To be done
Reproduce each line exactly.

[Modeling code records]
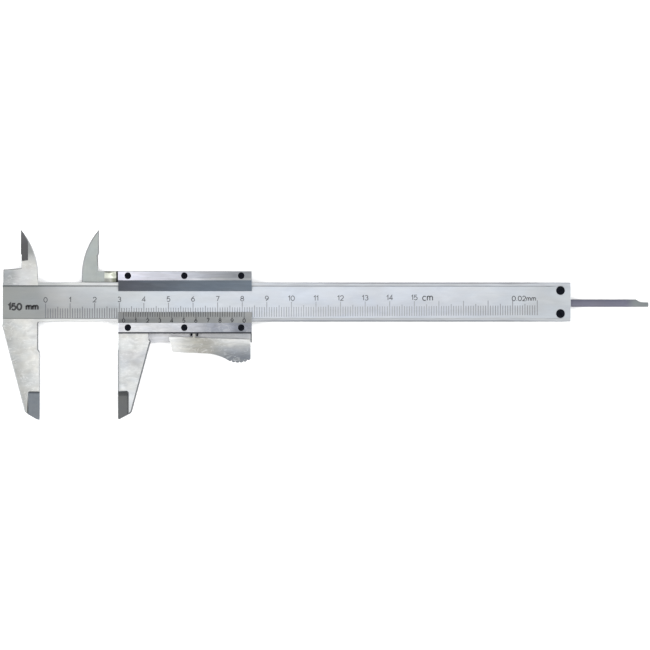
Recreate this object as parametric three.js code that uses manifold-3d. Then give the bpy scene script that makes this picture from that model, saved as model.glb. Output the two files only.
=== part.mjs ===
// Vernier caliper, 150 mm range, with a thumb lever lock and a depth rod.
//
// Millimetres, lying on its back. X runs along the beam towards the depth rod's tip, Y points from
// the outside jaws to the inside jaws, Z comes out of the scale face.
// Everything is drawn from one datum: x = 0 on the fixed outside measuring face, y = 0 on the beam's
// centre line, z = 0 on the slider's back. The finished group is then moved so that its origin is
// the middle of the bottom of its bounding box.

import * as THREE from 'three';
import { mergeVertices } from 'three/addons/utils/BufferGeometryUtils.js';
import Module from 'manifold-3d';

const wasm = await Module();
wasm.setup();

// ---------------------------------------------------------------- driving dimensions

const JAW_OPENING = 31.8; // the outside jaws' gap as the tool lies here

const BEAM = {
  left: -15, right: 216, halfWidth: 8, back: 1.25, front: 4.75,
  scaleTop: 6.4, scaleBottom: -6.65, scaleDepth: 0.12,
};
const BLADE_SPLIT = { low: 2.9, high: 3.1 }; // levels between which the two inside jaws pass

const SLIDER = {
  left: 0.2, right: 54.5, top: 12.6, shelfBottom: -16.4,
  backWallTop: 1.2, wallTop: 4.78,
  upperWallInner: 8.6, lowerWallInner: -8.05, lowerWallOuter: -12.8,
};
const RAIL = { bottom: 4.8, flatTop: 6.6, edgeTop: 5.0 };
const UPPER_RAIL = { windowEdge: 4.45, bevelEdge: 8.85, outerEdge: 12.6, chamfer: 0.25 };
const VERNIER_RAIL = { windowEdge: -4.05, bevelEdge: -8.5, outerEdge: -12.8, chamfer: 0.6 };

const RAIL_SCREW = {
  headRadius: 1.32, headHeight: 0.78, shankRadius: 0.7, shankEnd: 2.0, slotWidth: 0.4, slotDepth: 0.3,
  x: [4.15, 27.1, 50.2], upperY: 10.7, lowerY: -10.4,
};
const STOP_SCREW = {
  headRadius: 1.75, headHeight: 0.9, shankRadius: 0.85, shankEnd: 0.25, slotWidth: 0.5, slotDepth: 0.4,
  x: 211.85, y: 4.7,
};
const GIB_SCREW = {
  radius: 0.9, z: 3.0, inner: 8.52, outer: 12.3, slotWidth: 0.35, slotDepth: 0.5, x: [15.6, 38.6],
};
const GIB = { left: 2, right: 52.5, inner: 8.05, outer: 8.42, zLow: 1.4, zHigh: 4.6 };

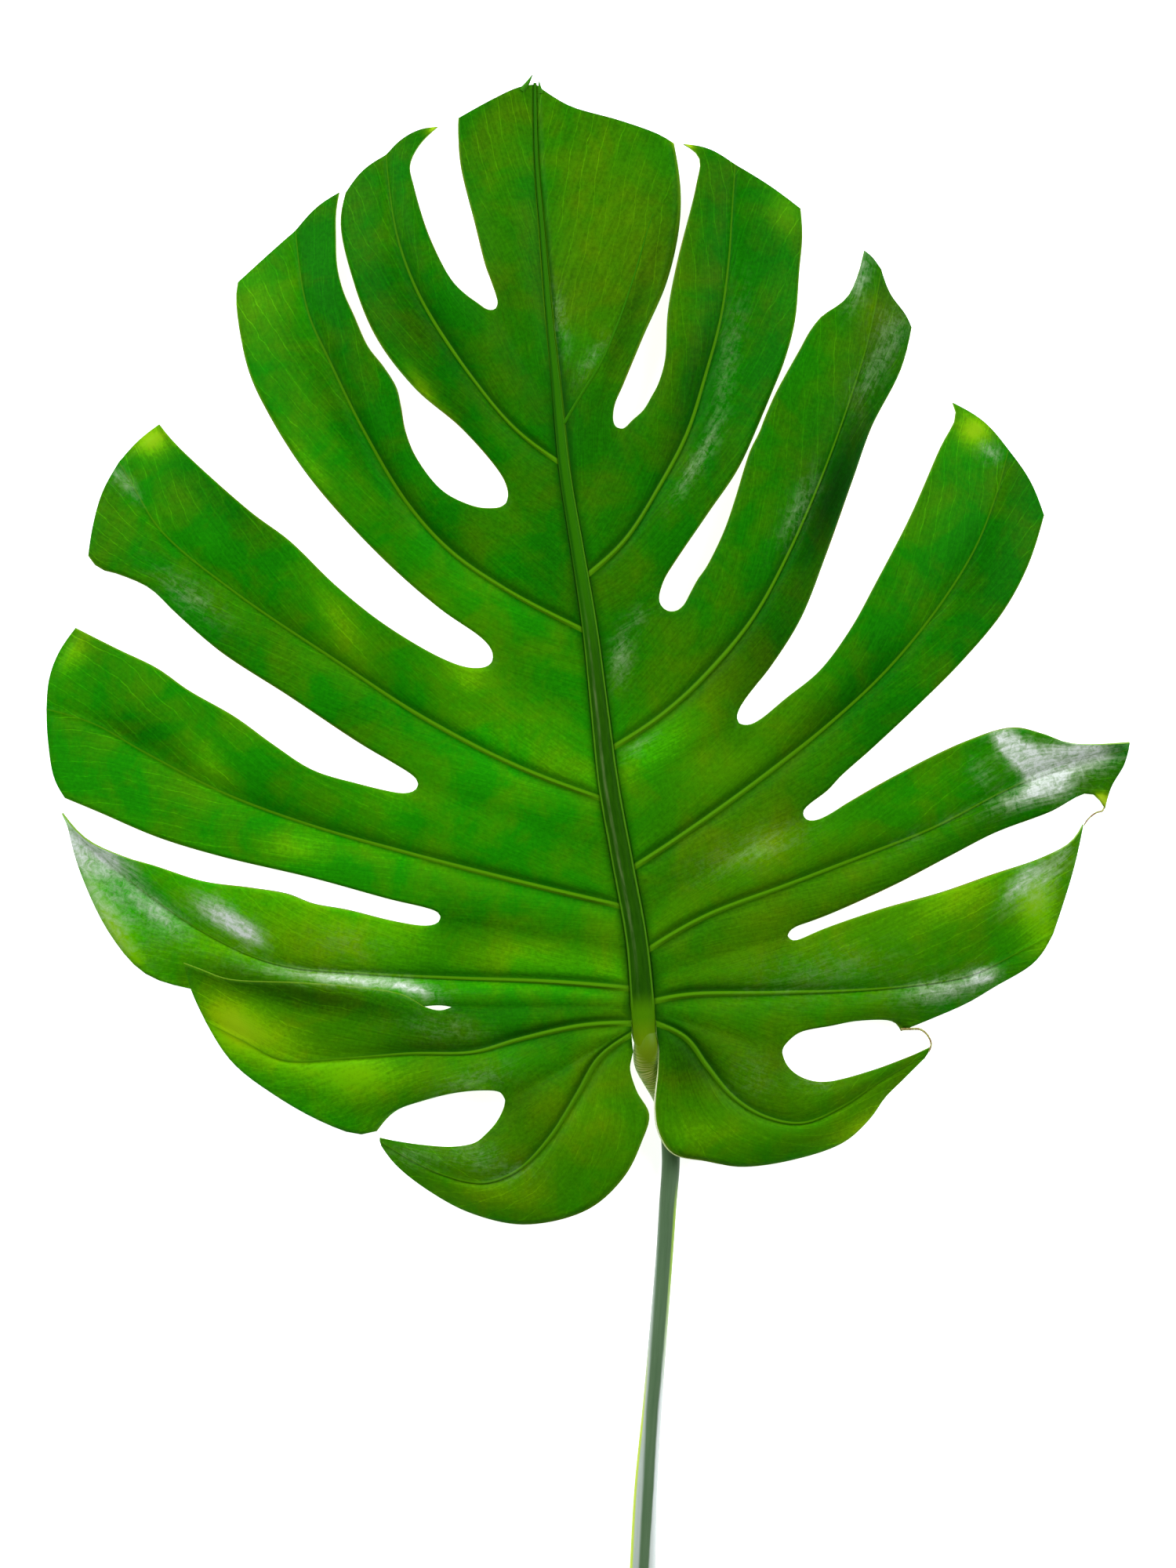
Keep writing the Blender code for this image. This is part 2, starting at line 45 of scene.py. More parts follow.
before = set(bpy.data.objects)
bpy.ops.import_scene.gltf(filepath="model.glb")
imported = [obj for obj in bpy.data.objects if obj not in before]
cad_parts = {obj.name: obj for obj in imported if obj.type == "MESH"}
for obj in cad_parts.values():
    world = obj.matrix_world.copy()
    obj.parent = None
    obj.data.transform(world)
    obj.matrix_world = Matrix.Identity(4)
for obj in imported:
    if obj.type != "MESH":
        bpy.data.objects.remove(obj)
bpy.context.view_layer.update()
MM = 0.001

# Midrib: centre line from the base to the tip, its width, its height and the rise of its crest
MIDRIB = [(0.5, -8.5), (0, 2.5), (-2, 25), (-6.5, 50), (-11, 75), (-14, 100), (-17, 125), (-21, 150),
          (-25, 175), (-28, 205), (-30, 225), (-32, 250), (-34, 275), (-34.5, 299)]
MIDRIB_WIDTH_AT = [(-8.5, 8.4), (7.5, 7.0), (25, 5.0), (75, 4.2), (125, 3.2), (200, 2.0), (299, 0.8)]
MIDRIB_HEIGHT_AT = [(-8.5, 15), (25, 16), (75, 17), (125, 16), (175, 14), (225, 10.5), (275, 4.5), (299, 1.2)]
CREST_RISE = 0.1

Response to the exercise
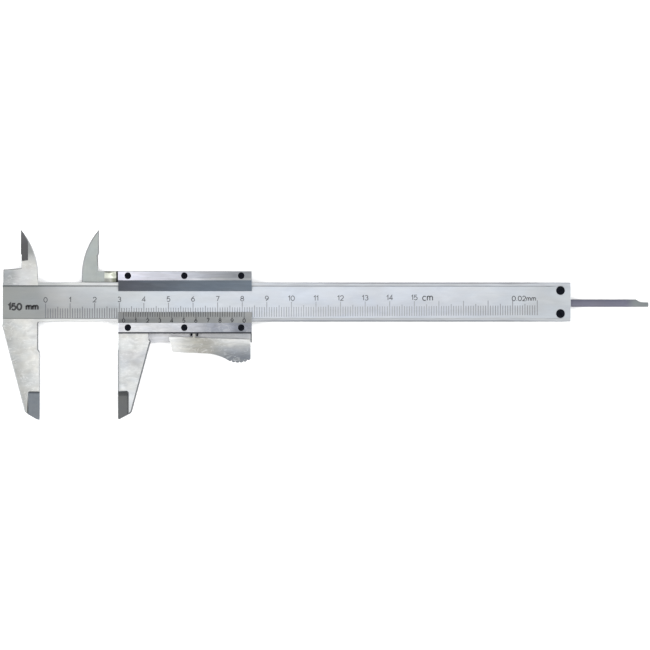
Recreate this object as parametric three.js code that uses manifold-3d. Then give the bpy scene script that makes this picture from that model, saved as model.glb. Output the two files only.
=== part.mjs ===
// Vernier caliper, 150 mm range, with a thumb lever lock and a depth rod.
//
// Millimetres, lying on its back. X runs along the beam towards the depth rod's tip, Y points from
// the outside jaws to the inside jaws, Z comes out of the scale face.
// Everything is drawn from one datum: x = 0 on the fixed outside measuring face, y = 0 on the beam's
// centre line, z = 0 on the slider's back. The finished group is then moved so that its origin is
// the middle of the bottom of its bounding box.

import * as THREE from 'three';
import { mergeVertices } from 'three/addons/utils/BufferGeometryUtils.js';
import Module from 'manifold-3d';

const wasm = await Module();
wasm.setup();

// ---------------------------------------------------------------- driving dimensions

const JAW_OPENING = 31.8; // the outside jaws' gap as the tool lies here

const BEAM = {
  left: -15, right: 216, halfWidth: 8, back: 1.25, front: 4.75,
  scaleTop: 6.4, scaleBottom: -6.65, scaleDepth: 0.12,
};
const BLADE_SPLIT = { low: 2.9, high: 3.1 }; // levels between which the two inside jaws pass

const SLIDER = {
  left: 0.2, right: 54.5, top: 12.6, shelfBottom: -16.4,
  backWallTop: 1.2, wallTop: 4.78,
  upperWallInner: 8.6, lowerWallInner: -8.05, lowerWallOuter: -12.8,
};
const RAIL = { bottom: 4.8, flatTop: 6.6, edgeTop: 5.0 };
const UPPER_RAIL = { windowEdge: 4.45, bevelEdge: 8.85, outerEdge: 12.6, chamfer: 0.25 };
const VERNIER_RAIL = { windowEdge: -4.05, bevelEdge: -8.5, outerEdge: -12.8, chamfer: 0.6 };

const RAIL_SCREW = {
  headRadius: 1.32, headHeight: 0.78, shankRadius: 0.7, shankEnd: 2.0, slotWidth: 0.4, slotDepth: 0.3,
  x: [4.15, 27.1, 50.2], upperY: 10.7, lowerY: -10.4,
};
const STOP_SCREW = {
  headRadius: 1.75, headHeight: 0.9, shankRadius: 0.85, shankEnd: 0.25, slotWidth: 0.5, slotDepth: 0.4,
  x: 211.85, y: 4.7,
};
const GIB_SCREW = {
  radius: 0.9, z: 3.0, inner: 8.52, outer: 12.3, slotWidth: 0.35, slotDepth: 0.5, x: [15.6, 38.6],
};
const GIB = { left: 2, right: 52.5, inner: 8.05, outer: 8.42, zLow: 1.4, zHigh: 4.6 };

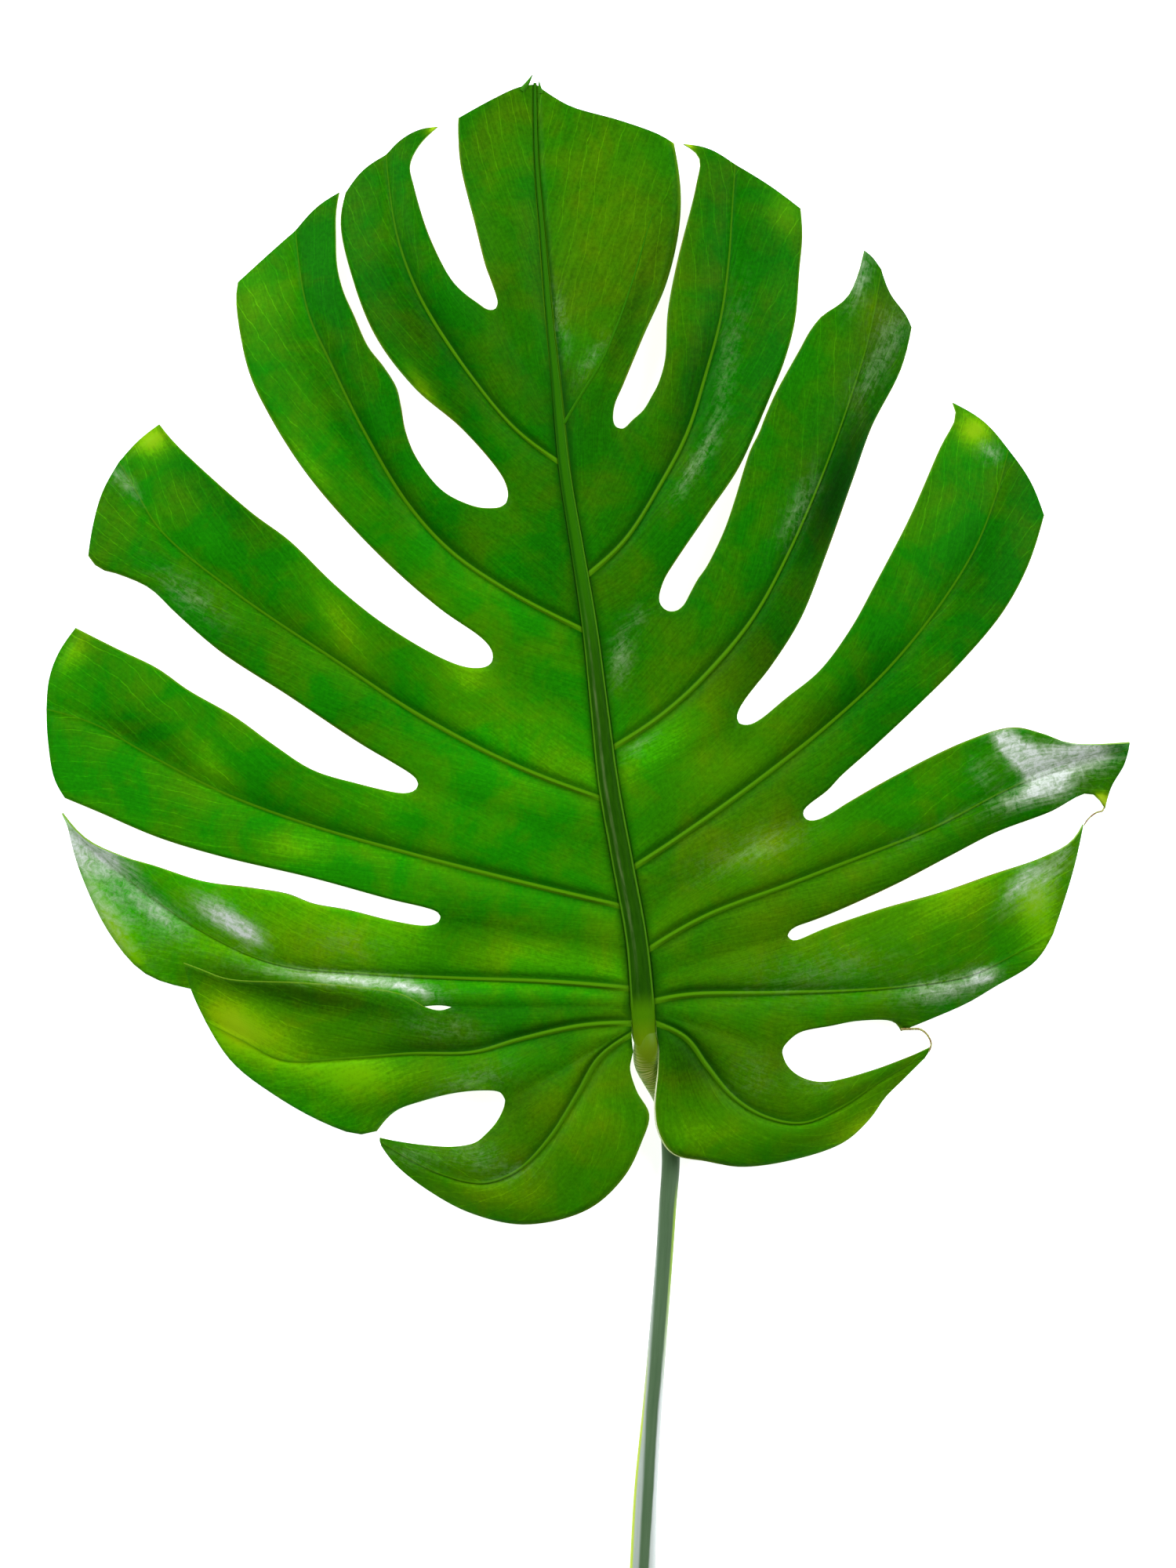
Keep writing the Blender code for this image. This is part 2, starting at line 45 of scene.py. More parts follow.
before = set(bpy.data.objects)
bpy.ops.import_scene.gltf(filepath="model.glb")
imported = [obj for obj in bpy.data.objects if obj not in before]
cad_parts = {obj.name: obj for obj in imported if obj.type == "MESH"}
for obj in cad_parts.values():
    world = obj.matrix_world.copy()
    obj.parent = None
    obj.data.transform(world)
    obj.matrix_world = Matrix.Identity(4)
for obj in imported:
    if obj.type != "MESH":
        bpy.data.objects.remove(obj)
bpy.context.view_layer.update()
MM = 0.001

# Midrib: centre line from the base to the tip, its width, its height and the rise of its crest
MIDRIB = [(0.5, -8.5), (0, 2.5), (-2, 25), (-6.5, 50), (-11, 75), (-14, 100), (-17, 125), (-21, 150),
          (-25, 175), (-28, 205), (-30, 225), (-32, 250), (-34, 275), (-34.5, 299)]
MIDRIB_WIDTH_AT = [(-8.5, 8.4), (7.5, 7.0), (25, 5.0), (75, 4.2), (125, 3.2), (200, 2.0), (299, 0.8)]
MIDRIB_HEIGHT_AT = [(-8.5, 15), (25, 16), (75, 17), (125, 16), (175, 14), (225, 10.5), (275, 4.5), (299, 1.2)]
CREST_RISE = 0.1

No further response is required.